→ **WORK TO DO**: Quote the whole listing verbatim.

→ **SUPPLIED INFORMATION**:
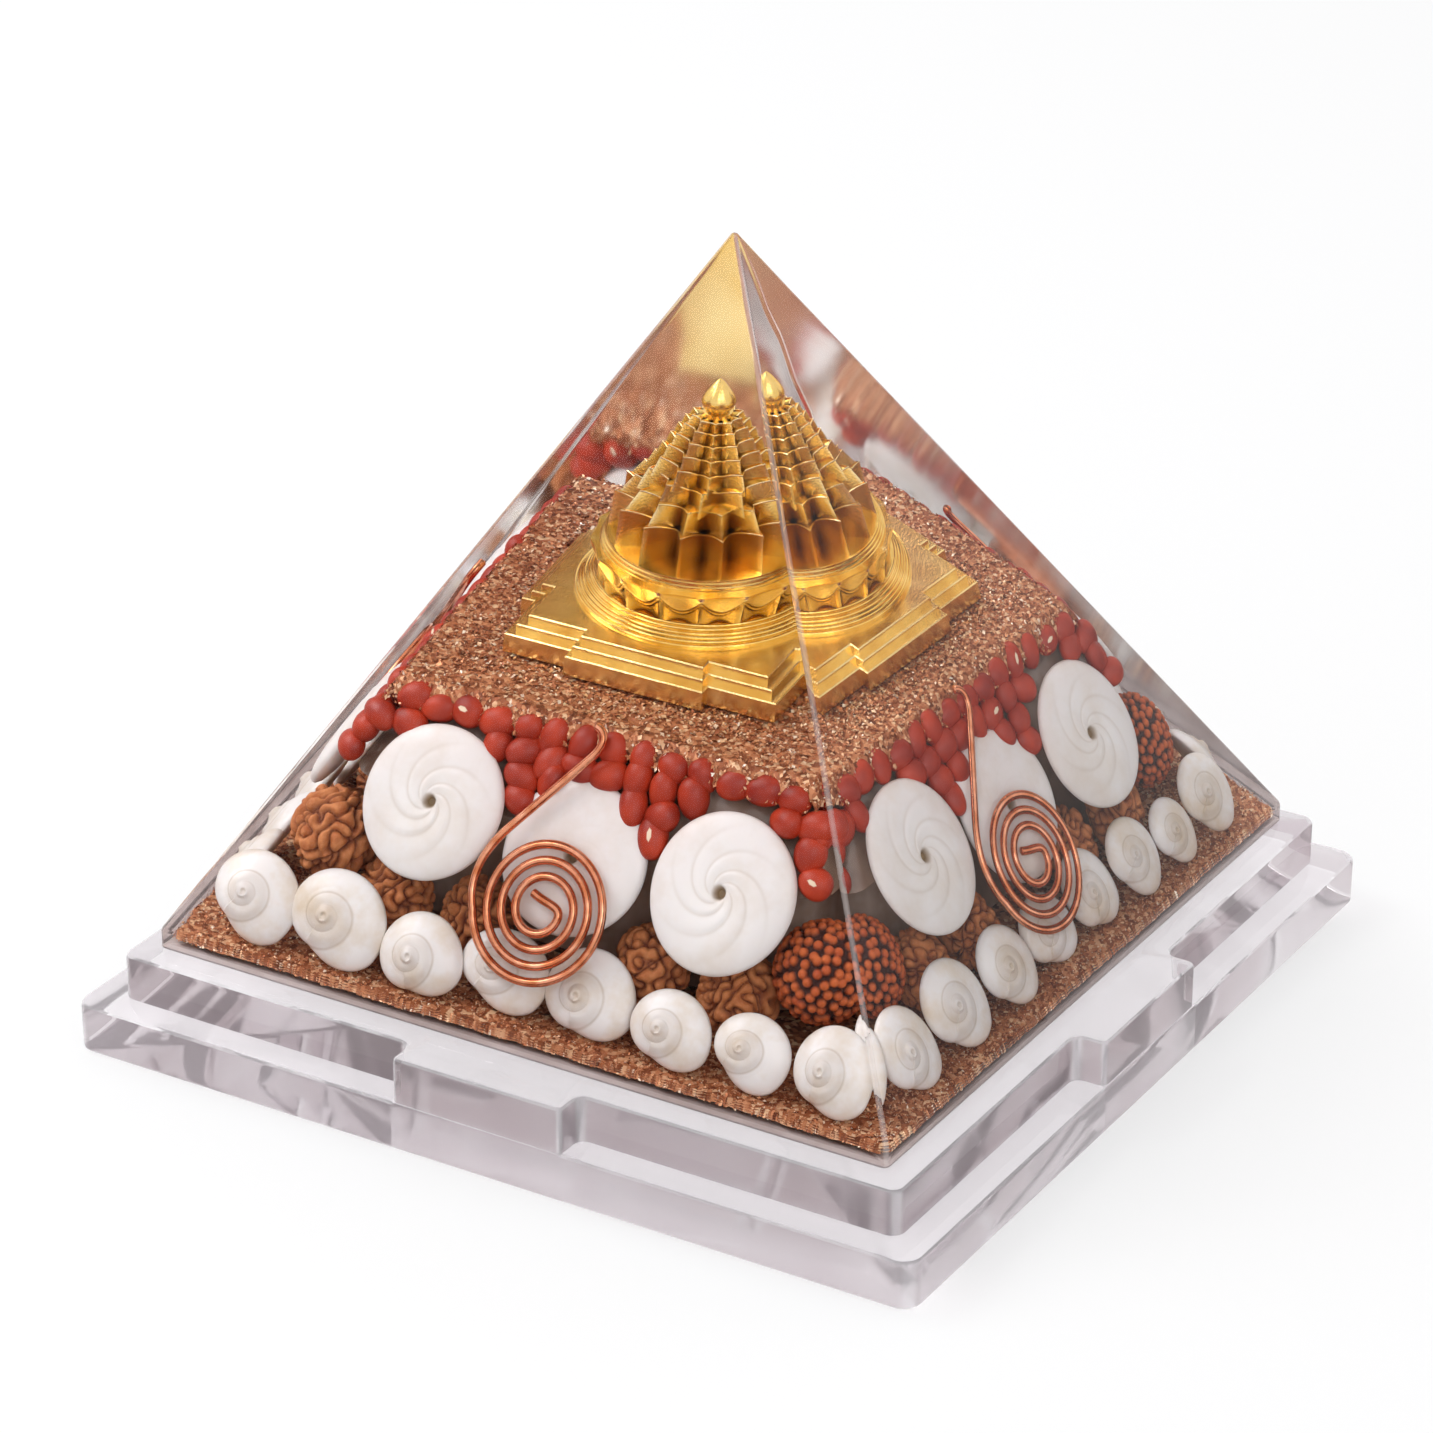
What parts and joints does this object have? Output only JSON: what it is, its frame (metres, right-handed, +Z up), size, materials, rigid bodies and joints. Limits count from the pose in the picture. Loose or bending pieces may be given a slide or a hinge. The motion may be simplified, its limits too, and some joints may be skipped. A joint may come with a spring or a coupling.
{
  "type": "yantra pyramid",
  "caption": "Clear cast pyramid on a stepped clear plinth, with a gilt Meru yantra inside on copper flake and bands of seeds, shell discs, rudraksha beads, snail shells and copper spirals",
  "frame": {"origin": "middle of the plinth's underside, on the surface it stands on", "axes": "+Z up; -Y the front face, +X the right face, as the picture shows them"},
  "size_m": [0.178, 0.178, 0.1501],
  "materials": {
    "clear_resin": "polished clear casting resin",
    "gilt": "gilt, satin with bright edges",
    "copper_flake": "copper flake and grit set in resin",
    "copper_wire": "bright drawn copper",
    "white_shell": "polished natural shell",
    "rudraksha": "deeply wrinkled dry seed stone",
    "red_seed": "smooth satin seed coat"
  },
  "bodies": {
    "root": {"copper_bed_lower": "copper_flake", "copper_bed_upper": "copper_flake", "copper_spiral_back": "copper_wire", "copper_spiral_front": "copper_wire", "copper_spiral_left": "copper_wire", "copper_spiral_right": "copper_wire", "core_casting": "clear_resin", "foot_casting": "clear_resin", "meru_yantra": "gilt", "plinth": "clear_resin", "pyramid_casting": "clear_resin", "rudraksha_back_1": "rudraksha", "rudraksha_back_2": "rudraksha", "rudraksha_back_3": "rudraksha", "rudraksha_back_4": "rudraksha", "rudraksha_corner_back": "rudraksha", "rudraksha_corner_front": "rudraksha", "rudraksha_corner_left": "rudraksha", "rudraksha_corner_right": "rudraksha", "rudraksha_front_1": "rudraksha", "rudraksha_front_2": "rudraksha", "rudraksha_front_3": "rudraksha", "rudraksha_front_4": "rudraksha", "rudraksha_left_1": "rudraksha", "rudraksha_left_2": "rudraksha", "rudraksha_left_3": "rudraksha", "rudraksha_left_4": "rudraksha", "rudraksha_right_1": "rudraksha", "rudraksha_right_2": "rudraksha", "rudraksha_right_3": "rudraksha", "rudraksha_right_4": "rudraksha", "seed_band_back": "red_seed", "seed_band_front": "red_seed", "seed_band_left": "red_seed", "seed_band_right": "red_seed", "shell_disc_back_1": "white_shell", "shell_disc_back_2": "white_shell", "shell_disc_back_3": "white_shell", "shell_disc_front_1": "white_shell", "shell_disc_front_2": "white_shell", "shell_disc_front_3": "white_shell", "shell_disc_left_1": "white_shell", "shell_disc_left_2": "white_shell", "shell_disc_left_3": "white_shell", "shell_disc_right_1": "white_shell", "shell_disc_right_2": "white_shell", "shell_disc_right_3": "white_shell", "snail_shells_back": "white_shell", "snail_shells_front": "white_shell", "snail_shells_left": "white_shell", "snail_shells_right": "white_shell"}
  },
  "joints": []
}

→ **SOLUTION FOR THIS PROBLEM**:
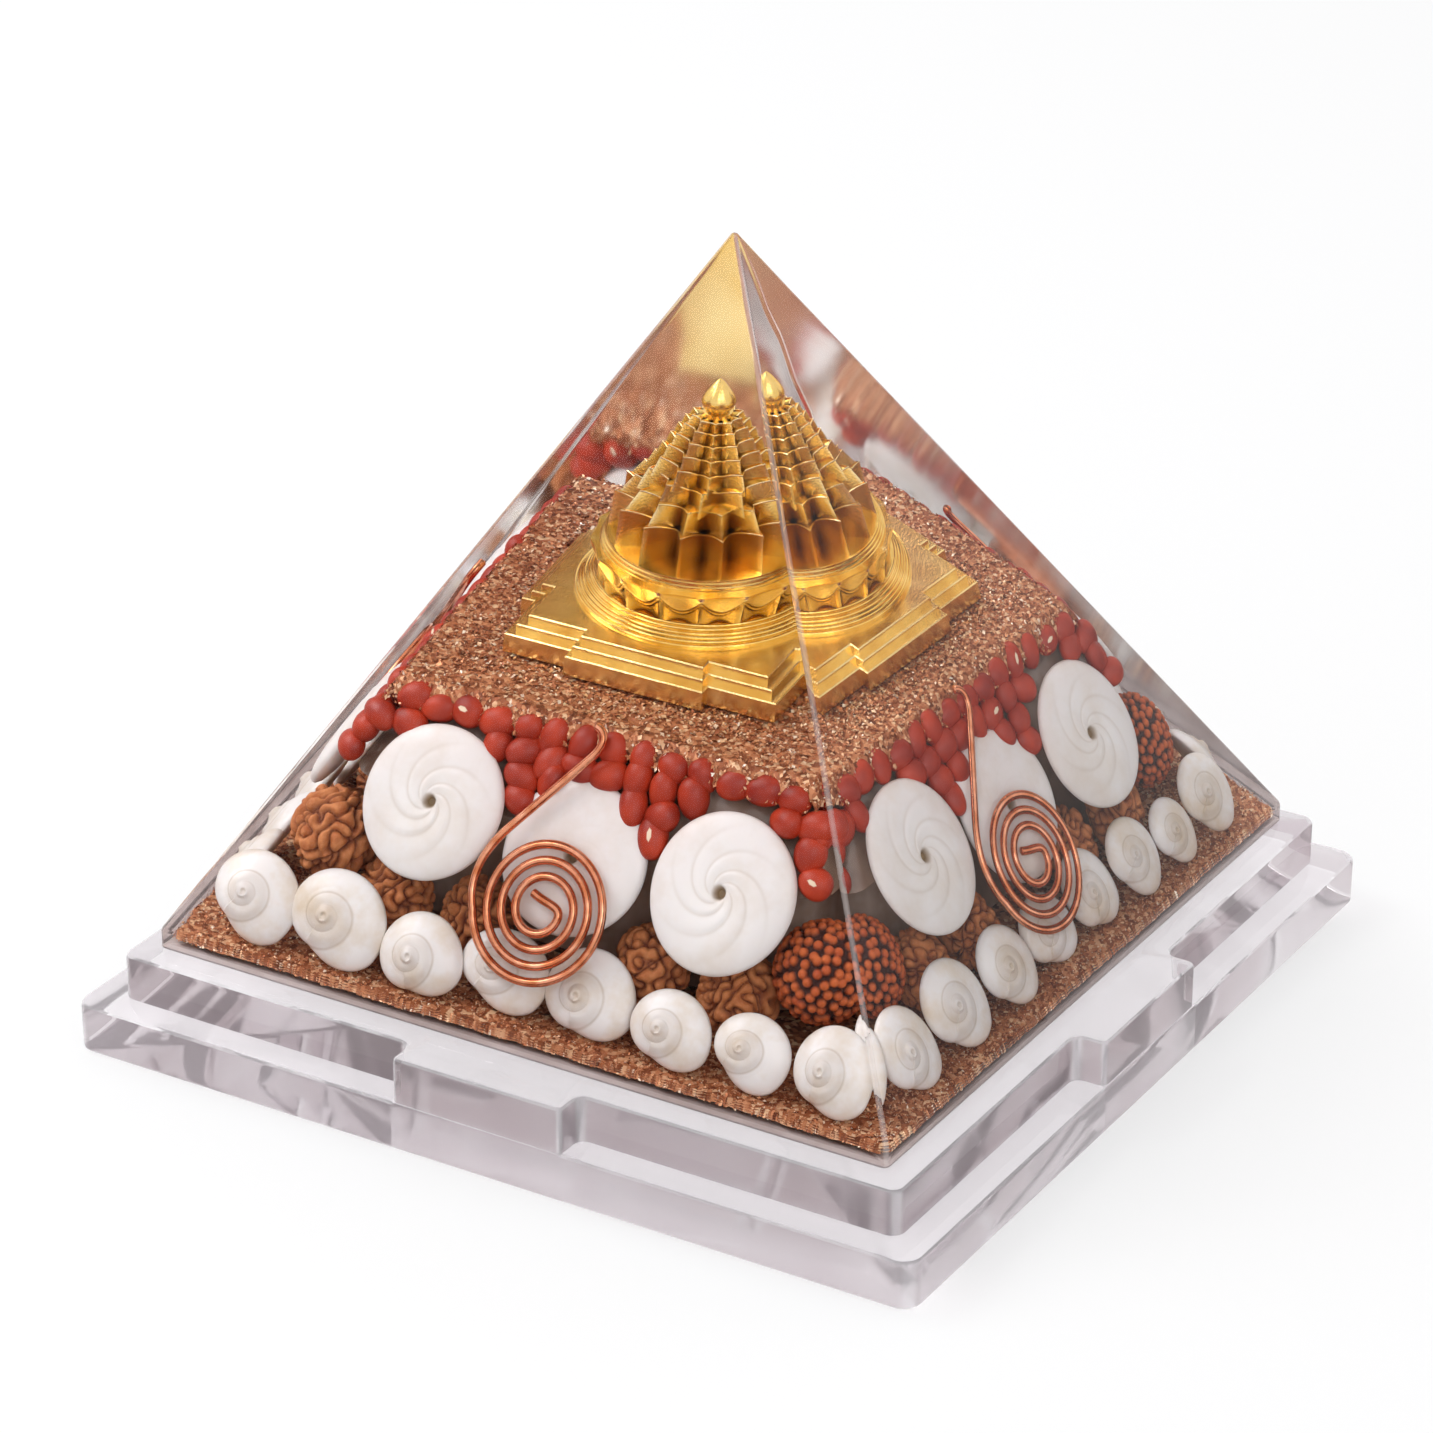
What parts and joints does this object have? Output only JSON: what it is, its frame (metres, right-handed, +Z up), size, materials, rigid bodies and joints. Limits count from the pose in the picture. Loose or bending pieces may be given a slide or a hinge. The motion may be simplified, its limits too, and some joints may be skipped. A joint may come with a spring or a coupling.
{
  "type": "yantra pyramid",
  "caption": "Clear cast pyramid on a stepped clear plinth, with a gilt Meru yantra inside on copper flake and bands of seeds, shell discs, rudraksha beads, snail shells and copper spirals",
  "frame": {"origin": "middle of the plinth's underside, on the surface it stands on", "axes": "+Z up; -Y the front face, +X the right face, as the picture shows them"},
  "size_m": [0.178, 0.178, 0.1501],
  "materials": {
    "clear_resin": "polished clear casting resin",
    "gilt": "gilt, satin with bright edges",
    "copper_flake": "copper flake and grit set in resin",
    "copper_wire": "bright drawn copper",
    "white_shell": "polished natural shell",
    "rudraksha": "deeply wrinkled dry seed stone",
    "red_seed": "smooth satin seed coat"
  },
  "bodies": {
    "root": {"copper_bed_lower": "copper_flake", "copper_bed_upper": "copper_flake", "copper_spiral_back": "copper_wire", "copper_spiral_front": "copper_wire", "copper_spiral_left": "copper_wire", "copper_spiral_right": "copper_wire", "core_casting": "clear_resin", "foot_casting": "clear_resin", "meru_yantra": "gilt", "plinth": "clear_resin", "pyramid_casting": "clear_resin", "rudraksha_back_1": "rudraksha", "rudraksha_back_2": "rudraksha", "rudraksha_back_3": "rudraksha", "rudraksha_back_4": "rudraksha", "rudraksha_corner_back": "rudraksha", "rudraksha_corner_front": "rudraksha", "rudraksha_corner_left": "rudraksha", "rudraksha_corner_right": "rudraksha", "rudraksha_front_1": "rudraksha", "rudraksha_front_2": "rudraksha", "rudraksha_front_3": "rudraksha", "rudraksha_front_4": "rudraksha", "rudraksha_left_1": "rudraksha", "rudraksha_left_2": "rudraksha", "rudraksha_left_3": "rudraksha", "rudraksha_left_4": "rudraksha", "rudraksha_right_1": "rudraksha", "rudraksha_right_2": "rudraksha", "rudraksha_right_3": "rudraksha", "rudraksha_right_4": "rudraksha", "seed_band_back": "red_seed", "seed_band_front": "red_seed", "seed_band_left": "red_seed", "seed_band_right": "red_seed", "shell_disc_back_1": "white_shell", "shell_disc_back_2": "white_shell", "shell_disc_back_3": "white_shell", "shell_disc_front_1": "white_shell", "shell_disc_front_2": "white_shell", "shell_disc_front_3": "white_shell", "shell_disc_left_1": "white_shell", "shell_disc_left_2": "white_shell", "shell_disc_left_3": "white_shell", "shell_disc_right_1": "white_shell", "shell_disc_right_2": "white_shell", "shell_disc_right_3": "white_shell", "snail_shells_back": "white_shell", "snail_shells_front": "white_shell", "snail_shells_left": "white_shell", "snail_shells_right": "white_shell"}
  },
  "joints": []
}